Like Demosthenes, Don Juan and Churchill — and President Bush today — struggled to make a complacent audience grasp the nature of a distant and still theoretical threat, one that could only grow through appeasement and would end with confrontation and defeat. Would most educated and sophisticated citizens prefer the utopian refrain, “Let the arms-reduction accords of the League of Nations work,” and “Let the inspectors investigate the rumors of an oversize German battleship and unlawful aircraft construction” — or the simplistic “You ask, what is our policy? I will say: It is to wage war, by sea, land, and air, and with all our might. You ask, what is our aim? I can answer in one word: victory. Victory at all costs, victory in spite of all terror, victory however long and hard the road may be; for without victory there is no survival!”
So I think most of us in the late 1930s would rather have had tea with an idealistic League of Nations proponent, Gilbert Murray, who outlined universal and international accords of peacemaking than with a bullying Churchill who raged about the Nazi threat.
The truth is that one can sound moral only through the advocacy of restraint,never preemption. Appeasement wins applause for its ethical posturing and non-belligerency; and even when the corpses later pile up it rarely earns the disgust it deserves for getting thousands killed. In contrast, preemption is always equated with blood lust; and even when it saves thousands, critics sigh that in retrospect there must have been a better way.
Like communism and socialism, the rhetoric of appeasement focuses on the pretense of human kindness and brotherhood, never on the calculus of the dead to come.

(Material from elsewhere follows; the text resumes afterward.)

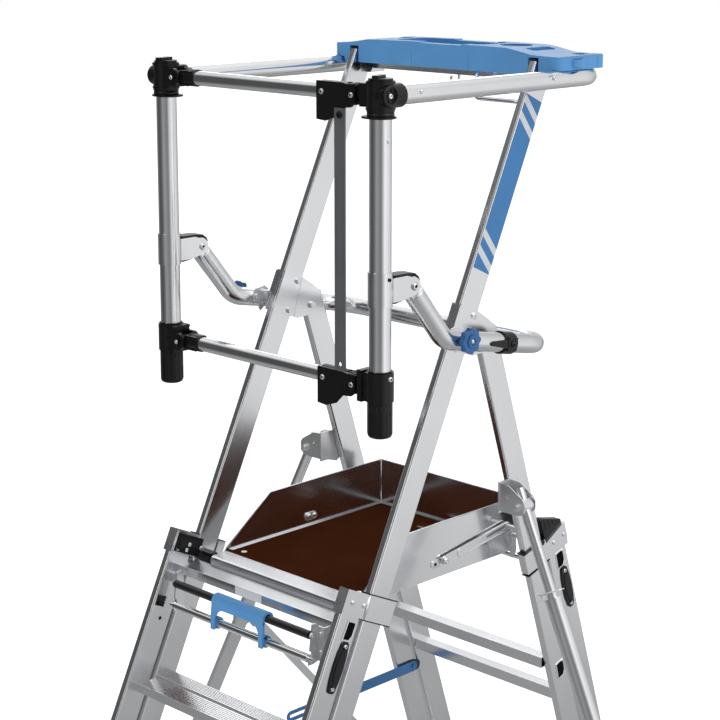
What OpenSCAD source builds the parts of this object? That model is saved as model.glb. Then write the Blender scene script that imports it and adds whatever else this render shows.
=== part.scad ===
// Platform step ladder with a guard cage: a front frame with treads, a hinged rear frame, a folding
// platform with toe boards, height-adjustable lower sections, a lifting gate, a tray and two stabilisers.
// Units are millimetres, +Z is up and the floor is z = 0. The user climbs from -Y towards +Y.

/* [Overall size] */
// height of the platform above the floor
deck_h = 1165; // [1100:5:1300]
// lean of the front frame from the vertical, degrees
front_lean = 25.2; // [20:0.1:30]
// lean of the rear frame from the vertical, degrees
rear_lean = 17.86; // [12:0.01:25]

/* [Stiles] */
// half distance between the inner faces of the stiles
stile_in = 235; // [200:1:300]
// thickness of a stile across the ladder
stile_w = 17; // [12:0.5:25]
// depth of an upper stile
stile_d = 55.4; // [40:0.1:70]
// depth of a lower stile
lower_d = 56.3; // [40:0.1:70]
// wall of the stile tubes
wall = 1.8; // [1:0.1:3]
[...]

Before preemption in Bosnia and Kosovo the world talked of tens of thousands of innocents murdered; after the bombing abated, it suddenly forgot the holocaust abated and an entire people saved, and instead turned its invective toward an interventionist U.S. that lost no American lives as its errant bombs killed a few hundred foreign civilians.
So also we feel easier with a dapper and deferential Shimon Peres than the uncouth and sloppy Sharon. We would like to believe that Israel was “prudent” not to respond to 39 scuds in 1991. Was it not also “sober” and “sensible” to withdraw unilaterally from Lebanon? Surely Mr. Arafat would appreciate an offer of 96 percent of the West Bank? After all, how depressing it is to dismiss outright the Palestinian Authority as corrupt, dishonest, and intent on the destruction of Israel in the wake of its concessions and inaction.
Yet we know that had the Athenians early on listened to Demosthenes, had the alliance paid heed to Don Juan, had England agreed with Churchill, and had Israel accepted the murderous nature of its enemies, the danger could have been confronted earlier and with far fewer losses. Critics of Mr. Bush are more right than they know when they dub him a Manichean — and in this present crisis, thank God for that.
So we also learn that these difficult men are not only irritating to our own often self-proclaimed and smug morality; but if they persist in their Cassandra-like ravings, they prove to be downright obnoxious to our inner need for normalcy and complacency. Mr. Bush, as our modern-day Demosthenes, is not merely up against a wily domestic opposition, the unelected moralists of the U.N., and the chorus of EU utopians. No, he wars with the very pretensions of human nature — and the sad way of history itself.